Ede Fox is a candidate for 35th District City Council. (By Jason Bisnoff)

Ede Fox is a candidate for 35th District City Council. (Photo by Jason Bisnoff)

In the interest of giving locals a clearer view of the community members running for the 35th District City Council seat, The Nabe has profiled each of the five Democratic candidates. Without a Republican running for the spot, whomever wins the Democratic primary on Sept. 10 takes the abdicated seat, representing Fort Greene, Clinton Hill, Prospect Heights, Bedford-Stuyvesant and parts of Crown Heights. Check back next week for the next candidate profile in our five-part series.

“I have the ability to make real change in this district and to better people’s lives,” Ede Fox told The Nabe, touting her qualifications.

“If you go all the way back, I am a third generation New Yorker. My grandparents worked very hard to buy a house in the Bronx,” Fox said, adding that “I want people in this community to have the same opportunity.”

Fox, 42, worked in the City Council from 2006 to 2012, first serving as the Legislative and Budget Director for Council Member Melissa Mark-Viverito and then as Chief of Staff for Council Member Jumaane D. Williams, before making her decision to run for the 35th District seat. She currently serves on Brooklyn Community Board 8 and is chair of its Environmental/Sanitation Committee.

Fox, who  has focused her campaign on affordable housing and job creation, spoke proudly of a series of development projects she worked on under Mark-Viverito that helped create more than 1,000 affordable units. “I am talking about housing that is affordable to families earning $30,000 to $50,000 a year,” Fox said.  She said she also helped create “hundreds of living-wage jobs through many of these projects and through supporting small business.”
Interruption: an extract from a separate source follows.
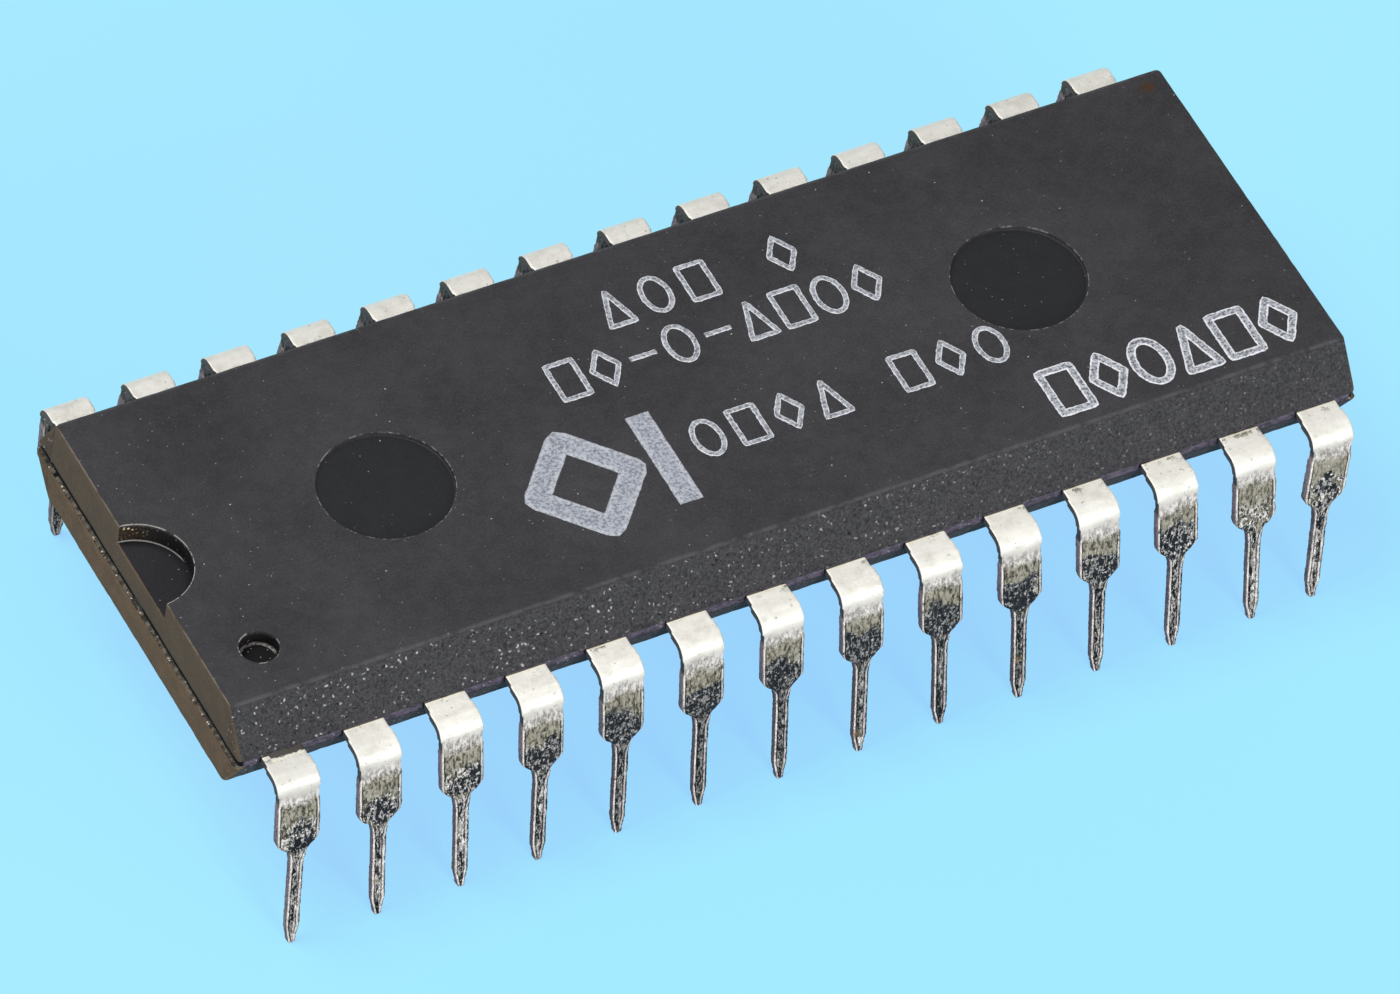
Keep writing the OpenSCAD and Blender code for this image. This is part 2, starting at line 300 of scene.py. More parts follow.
def moulding_finish(look):
    """Grainy charcoal epoxy with glassy specks and painted glints, warm ends with a painted warm reflection,
    smooth ejector marks, and painted shade and highlights in the hollows and along the edges.
    """
    finish = Finish("charcoal_epoxy", specular=0.2)
    g, x, y, z, paint = finish.graph, finish.x, finish.y, finish.z, finish.paint
    broad = finish.noise(0.35, 3.0)
    cloudy = finish.noise(2.2, 4.0, 0.6)
    fine = finish.noise(13.0, 4.0, 0.7)
    tone = broad.ramp(0.3, 0.7) * 0.3 + cloudy.ramp(0.3, 0.7) * 0.25 + fine.ramp(0.35, 0.7) * 0.45
    finish.color = g.mix(tone, (44, 44, 47), (67, 67, 71))
    upper = z.ramp(FRAME_TOP_Z + 0.01, FRAME_TOP_Z + 0.03)
    lower = z.ramp(FRAME_LOW_Z - 0.01, FRAME_LOW_Z - 0.03)
    band = (1 - upper) * (1 - lower)
    ledge = z.ramp(FRAME_LOW_Z - 0.035, FRAME_LOW_Z - 0.015) * (1 - upper)
    # Long sides: paler, with coarser grain.
    slope = abs(y).ramp(HALF_WIDTH - 0.86, HALF_WIDTH - 0.8)
    rough = finish.noise(6.5, 4.0, 0.7)
    side = g.mix(rough.ramp(0.3, 0.7) * 0.35 + fine.ramp(0.3, 0.7) * 0.65, (43, 43, 46), (86, 86, 89))
    paint(slope * 0.85, side)
    # Ends: warm brown-grey, the warmth a painted warm reflection, greyer on the upper half.
    end = abs(x).ramp(HALF_LENGTH - 0.115, HALF_LENGTH - 0.095)
    warm = g.mix(finish.noise(1.6, 4.0, 0.6).ramp(0.3, 0.7), (106, 86, 66), (120, 98, 76))
    warm = g.mix(fine.ramp(0.55, 0.75) * 0.4, warm, (146, 124, 98))
    warm = g.mix(z.ramp(FRAME_TOP_Z - 0.1, FRAME_TOP_Z + 0.05) * 0.55, warm, (80, 74, 66))
    paint(end, warm)
    # Ejector marks: smooth and dark.
    from_mark = g.length(g.join(abs(x) - EJECTOR_X, y, 0.0))
    sunk = z.ramp(TOP_Z - 0.04, TOP_Z - 0.08)
    mark = from_mark.ramp(EJECTOR_RADIUS - 0.01, EJECTOR_RADIUS - 0.06) * sunk
    paint(mark, g.mix(cloudy, (26, 27, 29), (37, 38, 40)))
    # Notch and dimple: walls and floors darkened with painted shade, and rims with painted glints.
    deep = z.ramp(TOP_Z - 0.06, TOP_Z - 0.14) * upper
    from_notch = g.length(g.join(x - NOTCH_X, y, 0.0))
    from_dimple = g.length(g.join(x - DIMPLE_X, y - DIMPLE_Y, 0.0))
    notch = from_notch.ramp(NOTCH_RADIUS + 0.05, NOTCH_RADIUS + 0.03) * (1 - end)
    dimple = from_dimple.ramp(DIMPLE_RADIUS + 0.05, DIMPLE_RADIUS + 0.03)
    sparkle = finish.noise(4.0, 3.0, 0.7)
    floor = z.ramp(TOP_Z - NOTCH_DEPTH + 0.1, TOP_Z - NOTCH_DEPTH + 0.05) * notch
    paint((notch + dimple).clamped() * deep, (24, 23, 25))
    paint(floor, g.mix(fine, (32, 32, 36), (50, 49, 54)))
    wall = notch * deep * (1 - floor)
    # Painted glints on the walls: brown towards the end, pale near its mouth, and scattered over the walls
    # and the dimple.
    brown_glint = wall * x.ramp(-HALF_LENGTH + 1.5, -HALF_LENGTH + 0.2)
    paint(brown_glint * fine.ramp(0.3, 0.6) * 0.7, (62, 48, 32))
    paint(brown_glint * finish.specks(11.0, 0.36, 0.4) * sparkle.ramp(0.4, 0.5), (190, 152, 100))
    mouth = x.ramp(-HALF_LENGTH + 0.7, -HALF_LENGTH + 0.4)
    paint(brown_glint * finish.specks(8.0, 0.4, 0.3) * mouth, (236, 214, 176))
    paint((wall + dimple * deep).clamped() * finish.specks(9.0, 0.24, 0.3), (150, 148, 144))
    # Painted shade darkens the floor into the foot of the wall.
    foot_shade = floor * (from_notch + (fine - 0.5) * 0.3).ramp(NOTCH_RADIUS - 0.3, NOTCH_RADIUS - 0.05)
    paint(foot_shade * 0.7, (20, 19, 21))
    inside = x.ramp(-HALF_LENGTH + 0.05, -HALF_LENGTH + 0.12)
    at_top = z.ramp(TOP_Z - 0.05, TOP_Z - 0.02)
    at_floor = abs(z - TOP_Z + NOTCH_DEPTH - 0.01).ramp(0.04, 0.02)
    notch_edge = abs(from_notch - NOTCH_RADIUS).ramp(0.026, 0.01) * inside
    # Painted highlights along the rims of the notch, dimple and ejector marks, and on an arc at the dimple's
    # floor.
    rim_highlights = notch_edge * at_top * sparkle.ramp(0.4, 0.48) + notch_edge * at_floor * y.ramp(0.1, 0.4)
    dimple_edge = abs(from_dimple - DIMPLE_RADIUS).ramp(0.035, 0.012)
    rim_highlights = rim_highlights + dimple_edge * at_top * sparkle.ramp(0.48, 0.55) * 0.8
    dimple_foot = abs(z - TOP_Z + DIMPLE_DEPTH - 0.01).ramp(0.05, 0.03) * from_dimple.ramp(0.49, 0.52)
    rim_highlights = rim_highlights + dimple_foot * dimple * y.ramp(-4.1, -3.8) * fine.ramp(0.4, 0.5)
    rim_highlights = rim_highlights + abs(from_mark - EJECTOR_RADIUS).ramp(0.03, 0.01) * at_top * sparkle.ramp(0.5, 0.58) * 0.5
    paint(rim_highlights.clamped() * 0.9, (176, 172, 168))
    # A painted highlight along the edges of the top.
    near_end = abs(abs(x) - HALF_LENGTH + 0.09).ramp(0.035, 0.01)
    near_side = abs(abs(y) - HALF_WIDTH + 0.87).ramp(0.12, 0.03)
    high = z.ramp(TOP_Z - 0.07, TOP_Z - 0.03)
    paint(near_side * high * cloudy.ramp(0.3, 0.6) * 0.5, (90, 90, 94))
    paint(near_end * high * cloudy.ramp(0.35, 0.55) * 0.8, (130, 122, 110))
    # The band between the halves and the ledge under it: lilac-grey along the sides, torn at the ends.
    ragged = finish.streaks((5.0, 5.0, 9.0), 4.0, 0.75)
    lilac = g.mix(ragged.ramp(0.35, 0.65), (74, 70, 84), (122, 114, 134))
    torn = g.mix(ragged.ramp(0.4, 0.6), (58, 54, 50), (122, 114, 102))
    torn = g.mix(finish.specks(9.0, 0.36, 0.35), torn, (222, 214, 198))
    torn = g.mix(finish.specks(2.4, 0.28, 0.3), torn, (12, 12, 13))
    # At the ends the band's upper part is painted black: shadow under the upper half's overhang.
    overhang_shadow = (z + (cloudy - 0.5) * 0.1).ramp(FRAME_LOW_Z + 0.035, FRAME_LOW_Z + 0.055)
    torn = g.mix(overhang_shadow, torn, (12, 11, 10))
    at_end = abs(x).ramp(HALF_LENGTH - 0.24, HALF_LENGTH - 0.16)
    paint((band + ledge * at_end).clamped(), g.mix(at_end, lilac, torn))
    # A painted highlight along the lower half's edge under the band, at the ends.
    lip = abs(z - FRAME_LOW_Z + 0.035).ramp(0.03, 0.015) * at_end * ragged.ramp(0.4, 0.5)
    paint(lip * 0.7, (140, 122, 100))
    # A small brown stain near the far corner.
    stain = (g.length(g.join(x - STAIN_X, y - STAIN_Y, 0.0)) + (cloudy - 0.5) * 0.2).ramp(0.32, 0.05)
    paint(stain * 0.85, (70, 48, 26))
    # Filler specks with painted glints, and small holes darkened with painted shade, dense on the sides; the
    # top has few specks and no holes.
    specks_and_glints = finish.specks(3.0, 0.075, 0.22) + finish.specks(7.0, 0.12, 0.12)
    specks_and_glints = specks_and_glints + finish.specks(4.2, 0.11, 0.3) * x.ramp(-9.0, -16.0) * (1 - end)
    bent = finish.warped(7.0, 0.22)
    side_mark_share = slope * (x.ramp(14.0, -10.0) * 0.75 + 0.25)
    side_specks_and_glints = g.specks(bent, 7.0, 0.34, 0.3) * cloudy.ramp(0.35, 0.55) + g.specks(bent, 4.2, 0.2, 0.34)
    specks_and_glints = (specks_and_glints * (1 - end * 0.5) * 0.6 + side_specks_and_glints * side_mark_share).clamped()
    paint(specks_and_glints, g.mix(sparkle, (120, 120, 124), (228, 228, 232)))
    hole = ((g.specks(bent, 4.0, 0.2, 0.25) + g.specks(bent, 6.5, 0.26, 0.2)) * side_mark_share).clamped()
    paint(hole * 0.85, (20, 20, 22))
    finish.set("Base Color", finish.color)
    finish.set("Roughness", 0.78 - mark * 0.25 - fine.ramp(0.5, 0.8) * 0.15)
    relief = rough * (1 + slope * 2.5) * (1 - mark * 0.9) + fine * 0.6 - hole * 2 + band * ragged * 3
    finish.bump(relief, look.grain_depth)
    return finish.material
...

By the end of August, Fox had raised more than $82,000 for her campaign, second only to Laurie Cumbo among the five candidates. On Aug. 30, Fox won the endorsement of The New York Times, which called her the “strongest” of the three women running for the seat and the one who “could best represent this district.”

The endorsement follows support from Citizens Union, a Manhattan-based political foundation, Council Member Mark-Viverito and others.

“When I was at college I ran for student-body president and won, at the University of Michigan,” she said. “I was the first black woman elected to the student body and we had a constituency of 35,000 students,” said Fox.

Fox said she moved into the 35th District ten years ago because she “had a friend who lived here and she talked about how great the neighborhood was.”

“At that time it was not such a popular community,” she said, “Now the business are popping up and it’s great, there are no more empty store fronts.”

She decided to run about a year ago, she said.

“I heard that [Letitia James] was considering running for public advocate so I decided to ready myself in the case that she decided to do that,” Fox said.

“One of the things I really want to do is find ways to connect people in this community to the opportunities and jobs that are coming up in the changing face of Brooklyn,” Fox said.

“We have the Brooklyn Tech Triangle, an enormous amount going on at DUMBO and a ton of development going on in this district,” she said. “It is happening, it is not going to stop and it will only get bigger. I want to make sure people in this community take advantage of those opportunities and have the ability to step in.”

As much as we all love social media, Fox noted that we’re all still human and the best way to campaign is meeting someone face to face.

“This will definitely be a grassroots campaign,” she said. “It is about [who has] the strongest organization and getting out and talking to the most people, at the end of the day.

Fox met at least 50 potential constituents at a community forum on June 28, where she and the four other candidates addressed everything from affordable housing to education.

Many  who  attended  said they were still undecided but trying to keep an open mind. Nashaun Garrett, who lives in the Farragut Houses and is a member of Families United for Racial and Economic Equality (FUREE), said “Ede seems to have genuine answers and seems to know the community and the pulse of whats going on.”

He added, “I like Ede and the work she has done in the last few years.”